DCSIMG

The highs and lows of 2013 saw us lose a horseracing great

Tom Queally, Khalid Abdullah and Henry Cecil celebrate winning the QIPCO 2000 Guineas Stakes with Frankel.

Tom Queally, Khalid Abdullah and Henry Cecil celebrate winning the QIPCO 2000 Guineas Stakes with Frankel.

There were highs and lows for the Home of Horseracing during the first half of 2013, which saw the unbeaten Frankel named the highest-rated Flat horse in the world, and the loss of one of the sport’s greatest trainers.

JANUARY

• The year started with a bang for Newmarket’s horseracing industry when Frankel officially became the highest-rated Flat horse in the world. It was announced by the 2012 World Thoroughbred Rankings that the son of Galileo, who was trained by Sir Henry Cecil, had taken over the top spot with his rating of 140. Unbeaten in all 14 of his career starts, Frankel amassed nearly £3 million in prize money.

FEBRUARY

• The £15 million Home of Horseracing’s National Heritage Centre project was given the go-ahead in February. It will see Palace House Stables - which have been left empty since 1985 - and the Trainer’s House restored to provide a new home for the town’s National Horseracing Museum, while the Palace House Mansion will be upgraded to house the collections of the British Sporting Art Trust and works from the Tate Gallery. The centre is expected to open in the second half of 2015.

MARCH

• The Journal joined forces with the Newmarket Day Centre to launch an appeal to raise £35,000 to buy a new, nine-seater, specially adapted minibus for senior citizens. One of the centre’s buses, which was nearly 13 years old, needed replacing and, thanks to your donations, we reached our target. The appeal received a major boost of £17,500 from a family charitable trust, which wished to remain anonymous. Other donations included £5,000 from the Friends of Newmarket Day Centre and more than £700 from the Newmarket branch of HSBC.

APRIL

• A charity rode to the rescue of Newmarket’s SOS bus, which came close to ceasing operations in April when its former operator, the town’s Community Partnership, folded due to a lack of funding. Newmarket Open Door came to the rescue of the bus, which works in association with the Town Pastors, emergency services and venue staff, to provide a safe haven, advice and medical assistance to late-night clubbers and pub-goers in difficulties.

MAY

• Newmarket businessman Dave Hudson caused a major shock when he took the Exning and Newmarket seat for UKIP in last week’s Suffolk County Council elections. He said he was “happily surprised” to have won by a majority of 133.

• Tesco and Morrisons came out winners in the race to build new supermarkets in Newmarket after a marathon four-and-a-half-hour planning meeting.
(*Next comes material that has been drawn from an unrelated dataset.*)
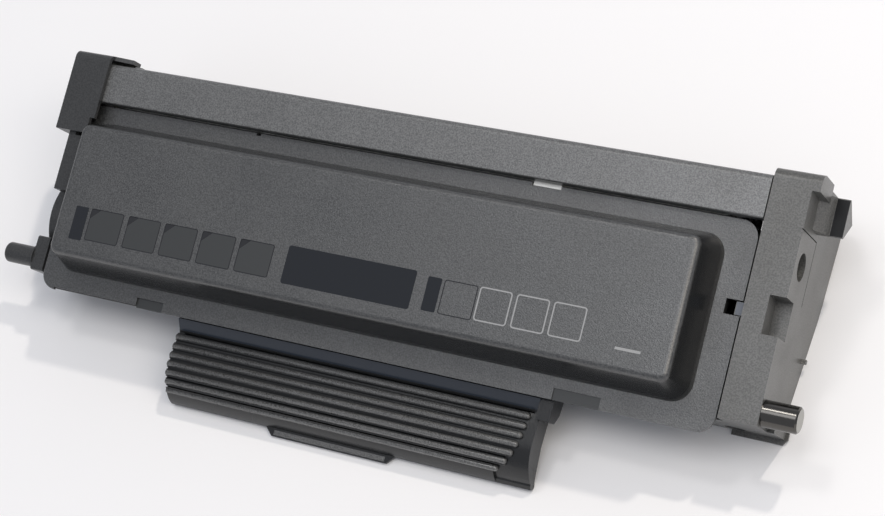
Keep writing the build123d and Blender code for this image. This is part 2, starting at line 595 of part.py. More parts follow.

District councillors voted for the stores which a retail expert had said would have the least adverse effect on trade in the town’s High Street. They rejected applications from Bill Gredley’s Unex Group for a development in High Street, and from George Lambton for a Sainsbury’s store on the George Lambton playing fields in Fordham Road.

JUNE

• In June, Newmarket mourned the loss of the greatest trainer of the modern era, Sir Henry Cecil, who died at the age of 70 after a battle with cancer. Paying tribute to the racing legend, Newmarket Journal content editor Alison Hayes wrote: “Cecil’s 
phenomenal racing record will bear testament to his talent for 
decades to come, his name writ large in indelible ink across the pages of the sport, but for those of us whose love of racing has been 
inextricably linked with his achievements, the great 
sadness is that a colossus of the sport we cherish just won’t be around any more.”